Keabsahan Meterai Komputerisasi dan Meterai Percetakan
Pada meterai komputerisasi, kriteria keabsahan utamanya adalah ketersediaan deposit yang mencukupi. Apabila deposit tidak tersedia atau kurang, pembubuhan meterai komputerisasi dinyatakan tidak sah.
Sementara itu, untuk meterai percetakan, keabsahannya ditentukan oleh beberapa syarat administratif, yaitu:
Pembubuhan dilakukan atas dasar permintaan resmi dari pemungut Bea Meterai.
Pemungut telah menyetorkan Bea Meterai ke kas negara.
Pemungut juga telah melaporkan pemungutan dan penyetoran tersebut dalam SPT Masa Bea Meterai.

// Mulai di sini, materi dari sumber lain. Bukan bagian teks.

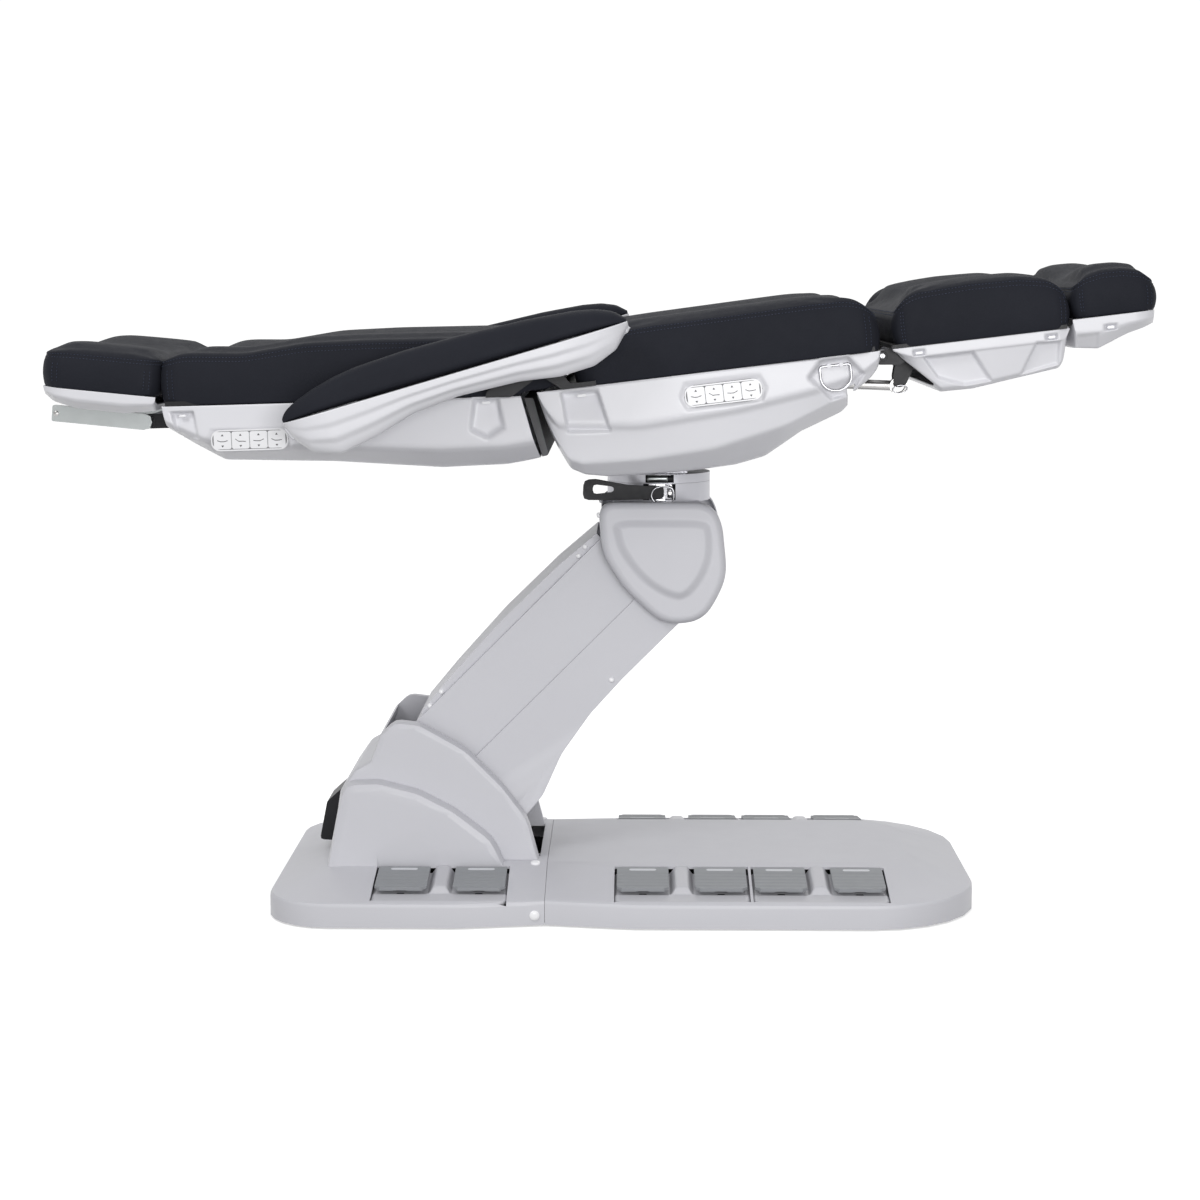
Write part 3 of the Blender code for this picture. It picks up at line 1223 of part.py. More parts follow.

Meterai percetakan baru dianggap sah apabila seluruh proses administratif dan pelaporan tersebut telah dilakukan sesuai ketentuan.
Keabsahan Meterai Teraan Digital
Jenis meterai teraan digital kini juga digunakan dalam sistem administrasi perpajakan modern. Untuk dinyatakan sah, meterai teraan digital harus memenuhi beberapa kriteria berikut:
Dibubuhkan oleh pemungut Bea Meterai melalui sistem resmi teraan digital.
Pemungut telah menyetorkan Bea Meterai ke kas negara dan melaporkannya dalam SPT Masa Bea Meterai.
Apabila salah satu syarat tersebut tidak dipenuhi, maka pelunasan Bea Meterai dianggap tidak sah, dan dokumen terkait dinilai belum dibubuhi meterai sesuai ketentuan.
Keabsahan Bea Meterai merupakan aspek penting yang menjamin keabsahan hukum dokumen di Indonesia. Baik dalam bentuk meterai tempel, e-Meterai, teraan, komputerisasi, maupun percetakan, seluruhnya harus memenuhi kriteria yang diatur oleh Direktorat Jenderal Pajak melalui PMK 78/2024.
Dengan memastikan bahwa meterai yang digunakan sah dan sesuai prosedur, individu maupun badan usaha dapat menghindari potensi sengketa hukum dan menunjukkan kepatuhan terhadap regulasi perpajakan yang berlaku.